In 1971 while in New York for a Vogue assignment, Helmut suffered a major heart-attack which would change his life and transform his photography. With the encouragement from his wife June, Helmut pursued overtly sexual themes in his photos, deriving elements from his own history to instill a menacing edge to his works. This edge brought him to the forefront of fashion photography and possibly made him the most influential figure in his field during the 1970’s. Women were pictured bolder and more aggressive, usually in disquieting situations, photographed in a a realistic reportage style. While the bulk of his models were depicted as members of the social elite, they would be ‘caught’ in seedy environments exploring kinky fantasies with prostitutes and cross-dressers. And then alternating this juxtaposition showing members from the margins of society engaged in fetish driven meetings with the social elite, surrounded by sumptuous hotels and ancient midnight streets, all of them saturated with decadence, luxury, and privilege. While American Vogue would only published distilled version of this period, his most risqué photos were accepted by European magazines. “The term ‘political correctness’ has always appalled me, reminding me of Orwell’s ‘thought police’ and fascist regimes,” he comments on censorship in America.

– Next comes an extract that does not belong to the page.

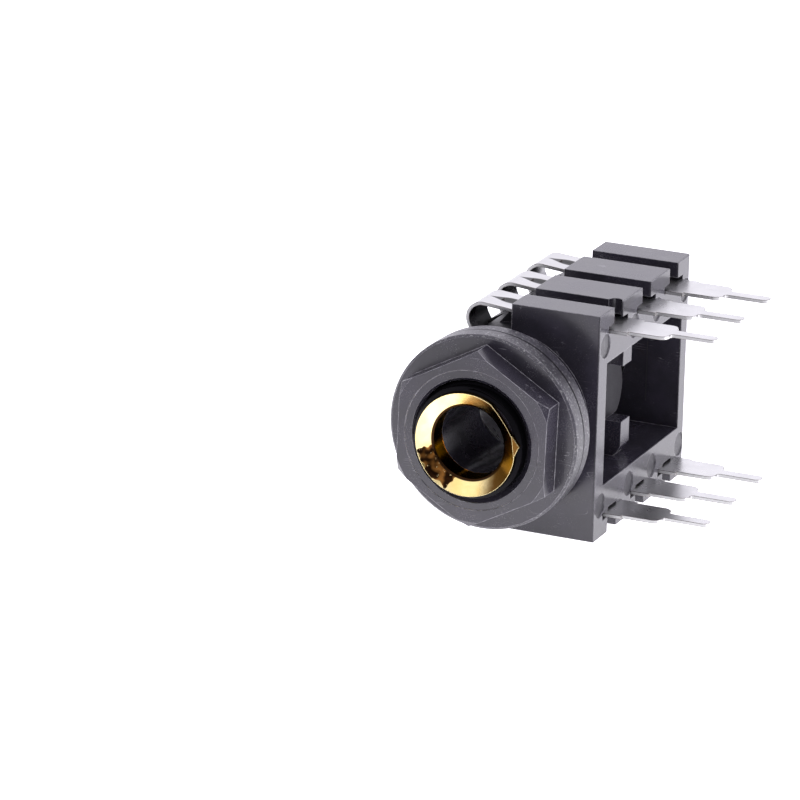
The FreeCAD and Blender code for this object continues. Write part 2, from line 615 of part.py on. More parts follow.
def make_nut():
    """Hexagon nut with a round flange of its own, bevelled corners and a countersunk hole."""
    body = new_body("nut")
    turned(body, "Revolution", "flange", [
        ("0", "-{nut_back}"),
        ("{flange_radius}", "-{nut_back}"),
        ("{flange_radius}", "sizes.flange_bevel - {hex_back}"),
        ("{flange_radius} - sizes.flange_bevel", "-{hex_back}"),
        ("0", "-{hex_back}"),
    ])
    outline = new_sketch(body, "hexagon_outline", "XZ_Plane", "{nut_back}")
    add_polygon(outline, [
        ("{hex_corner} * cos((sizes.hex_turn + %d) * 1deg)" % turn,
         "{hex_corner} * sin((sizes.hex_turn + %d) * 1deg)" % turn)
        for turn in range(0, 360, 60)])
    pad(body, "hexagon", outline, "sizes.flange_thickness + sizes.hex_height")
    slope = "(sizes.hex_bevel / ({hex_corner} - {hex_inner} - sizes.bevel_start))"
    turned(body, "Groove", "corner_bevel", [
        ("{hex_inner} + sizes.bevel_start", "-{nut_front}"),
        ("2 * {hex_inner}", "-{nut_front}"),
        ("2 * {hex_inner}", "%s * ({hex_inner} - sizes.bevel_start) - {nut_front}" % slope),
    ])
    turned(body, "Groove", "threaded_hole", [
        ("0", "-{nut_back}"),
        ("sizes.thread_radius", "-{nut_back}"),
        ("{nut_bore}", "-{nut_back} - sizes.thread_depth + sizes.nut_run"),
        ("{nut_bore}", "sizes.thread_depth - sizes.nut_run - {nut_front}"),
        ("sizes.thread_radius", "sizes.face_ring_depth - {nut_front}"),
        ("sizes.thread_radius + sizes.face_ring", "sizes.face_ring_depth - {nut_front}"),
        ("sizes.thread_radius + sizes.face_ring", "-{nut_front}"),
        ("0", "-{nut_front}"),
    ])
    return body


def add_blade(body, level):
    """Blade that narrows in a step, with round shoulders and a solder tail between them."""
    outline = new_sketch(body, "blade_outline", "XY_Plane", level + " - {half_thick}")
    step = "sizes.board_side + sizes.root_length"
    end = "{shoulder} + sizes.tail_length"
    corners = [
        ("sizes.board_side", "{half_width}"),
        (step, "{half_width}"),
        (step, "({half_width} - sizes.blade_step)"),
        ("{shoulder}", "({half_width} - sizes.blade_step)"),
        ("{shoulder}", "sizes.tail_width / 2"),
        (end, "sizes.tail_width / 2"),
    ]
    mirrored = [(across, "-" + side) for across, side in reversed(corners)]
    add_polygon(outline, corners + mirrored)
    blade = pad(body, "blade", outline, "sizes.strip_thickness")
    for name, across, side, radius in (
            ("shoulders", "{shoulder}", "{half_width} - sizes.blade_step", "sizes.blade_corner"),
            ("tail_roots", "{shoulder}", "sizes.tail_width / 2", "sizes.tail_root"),
            ("tail_end", end, "sizes.tail_width / 2", "sizes.tail_width * 0.45")):
        doc.recompute()
        edges = upright_edges(blade, value(across), value(side))
        blade = round_edges(body, name, blade, edges, radius)


def add_strip(body, level, corners, bends):
    """Carry the strip on from the blade along a bent path."""
    path = new_sketch(body, "strip_path", "XZ_Plane")
    add_bent_path(path, corners, bends)
    section = new_sketch(body, "strip_section", "YZ_Plane", "sizes.board_side")
    add_box(section, "-{half_width}", "{half_width}", level + " - {half_thick}",
            level + " + {half_thick}")
    strip = body.newObject("PartDesign::AdditivePipe", "strip")
    strip.Profile = section
    strip.Spine = (path, [])
    return strip


def press_dimple(body):
    """Stiffening groove rolled into the sloping flat that leads up to the hoop."""
    outline = new_sketch(body, "dimple_outline", "XZ_Plane")
    lift = "(sizes.dimple_radius - sizes.dimple_depth + sizes.strip_thickness / 2)"
    ends = []
    for distance in ("sizes.dimple_gap", "sizes.dimple_gap + sizes.dimple_length"):
        across = "(sizes.closed_side - (%s))" % distance
        height = "{pin_row} + (sizes.ramp_start - %s) * {ramp_slope}" % across
        ends.append((across, height))
    (start_x, start_z), (end_x, end_z) = ends
    depth = "%s - sizes.dimple_radius" % lift
    add_polygon(outline, [
        (start_x, "%s + %s" % (start_z, lift)),
        (start_x, "%s + %s" % (start_z, depth)),
        (end_x, "%s + %s" % (end_z, depth)),
        (end_x, "%s + %s" % (end_z, lift)),
    ])
    groove = body.newObject("PartDesign::Groove", "dimple")
    groove.Profile = outline
    groove.ReferenceAxis = (outline, ["Edge4"])
    return groove


def make_spring(label, index):
    """Contact spring: blade, strip through the top slot, hoop, and an arm beside the plug."""
    body = new_body(label)
    add_blade(body, "{pin_row}")
    bend_z = "(1 - sqrt(2)) * {arm_x}"
    add_strip(body, "{pin_row}", [
        ("sizes.board_side", "{pin_row}"),
        ("sizes.ramp_start", "{pin_row}"),
        ("-sizes.hoop_reach", "{pin_row} + sizes.hoop_rise"),
        ("-{arm_x}", "sizes.arm_bend_height"),
        ("-{arm_x}", bend_z),
        ("{arm_end_x}", "{arm_end_z}"),
    ], ["sizes.ramp_bend", "sizes.hoop_radius", "sizes.arm_bend", "sizes.knee_bend"])
    press_dimple(body)
    body.setExpression("Placement.Base.y", at("{first_contact} + %d * sizes.contact_pitch" % index))
    return body


def make_switch(label, index):
    """Switch contact: the same blade, and a strip turned up to meet the spring's arm."""
    body = new_body(label)
    add_blade(body, "-{pin_row}")
    add_strip(body, "-{pin_row}", [
        ("sizes.board_side", "-{pin_row}"),
        ("{switch_x}", "-{pin_row}"),
        ("{switch_x}", "{arm_end_z} + sizes.switch_overlap"),
    ], ["sizes.switch_bend"])
    body.setExpression("Placement.Base.y", at("{first_contact} + %d * sizes.contact_pitch" % index))
    return body


pieces = [make_housing(), make_ferrule(), make_washer(), make_nut()]
for index, pole in enumerate(CONTACTS):
    pieces.append(make_spring(pole + "_spring", index))
    pieces.append(make_switch(pole + "_switch", index))
doc.recompute()

for item in doc.Objects:
    if "Invalid" in item.State or "Error" in item.State:
        raise RuntimeError("%s failed: %s" % (item.Name, item.State))
for piece in pieces:
    if piece.Shape.isNull() or not piece.Shape.isValid() or len(piece.Shape.Solids) != 1:
        raise RuntimeError("%s is not one valid solid" % piece.Label)

os.makedirs("parts", exist_ok=True)
for piece in pieces:
    piece.Shape.exportStep("parts/%s.step" % piece.Label)
    box = piece.Shape.BoundBox
    print("%-14s %8.2f mm3  X %6.2f %6.2f  Y %6.2f %6.2f  Z %6.2f %6.2f" % (
        piece.Label, piece.Shape.Volume, box.XMin, box.XMax, box.YMin, box.YMax, box.ZMin, box.ZMax))
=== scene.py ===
"""Dresses the audio jack socket: moulded housing, gold ferrule, washer, nut and sprung contacts.

The solids come in as a fixed frame. Each solid gets a dressed copy whose edges are rounded in the
shading, the bush and the nut get their thread, and every surface gets the finish of its material.
"""

import math

import bmesh
import bpy
from mathutils import Matrix, Vector


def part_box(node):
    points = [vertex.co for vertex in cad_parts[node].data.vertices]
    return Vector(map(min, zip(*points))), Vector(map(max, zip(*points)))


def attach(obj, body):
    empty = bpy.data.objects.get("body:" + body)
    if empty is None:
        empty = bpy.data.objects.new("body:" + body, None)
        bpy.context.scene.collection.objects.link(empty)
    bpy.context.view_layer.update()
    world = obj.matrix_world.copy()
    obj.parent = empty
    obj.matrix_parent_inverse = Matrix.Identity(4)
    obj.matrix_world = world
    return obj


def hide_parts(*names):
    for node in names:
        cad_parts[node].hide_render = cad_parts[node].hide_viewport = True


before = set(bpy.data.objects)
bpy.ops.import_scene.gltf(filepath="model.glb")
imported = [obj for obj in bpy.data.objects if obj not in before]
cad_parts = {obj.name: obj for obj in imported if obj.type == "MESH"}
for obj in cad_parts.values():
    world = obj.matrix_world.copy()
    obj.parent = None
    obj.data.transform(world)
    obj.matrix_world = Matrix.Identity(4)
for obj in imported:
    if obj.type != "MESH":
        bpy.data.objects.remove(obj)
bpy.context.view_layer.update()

bl_info = {
    "name": "Audio jack socket",
    "version": (1, 0, 0),
    "blender": (4, 5, 0),
    "location": "3D View > Sidebar > Jack socket",
    "description": "Dresses the solids of a panel jack socket for rendering",
    "category": "Object",
}

MM = 0.001
CONTACTS = ("sleeve", "ring", "tip")
SPRINGS = tuple(name + "_spring" for name in CONTACTS)
SWITCHES = tuple(name + "_switch" for name in CONTACTS)

# Housing, washer and nut: where a finish changes, in millimetres in the frame
BOARD_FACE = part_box("housing")[1].x / MM
MARK_FLOOR = BOARD_FACE - 0.1
PAD_FACE = BOARD_FACE - 3.1
PAD_REACH = 3.4
CLOSED_FACE = 0.3
BLOCK_FRONT = 2.0
RECESS_FOOT = 5.0
BOSS_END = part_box("housing")[1].y / MM
SEAM_START = BOSS_END - 1.0
BUSH_MOUTH = -4.2
THREAD_MOUTH = -2.5
MOUTH_RADIUS = 4.4
JOINT_RADIUS = 8.2
WASHER_RIM = 8.3
NUT_RIM = 8.35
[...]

Helmut published his first book ‘White Women’ in 1976, which featured the most radical selections from this period. Despite negative American reviews it sold some 1500 copies in a week there. ‘The Eyes of Laura Mars’ was a Hollywood film inspired by the photos by Helmut Newton. Ironically the photos he contributed to the film were not satisfactory. The director wanted scenes of blood and corpses which were of no interest to Helmut. He defended his fashion photos as erotic rather than violent.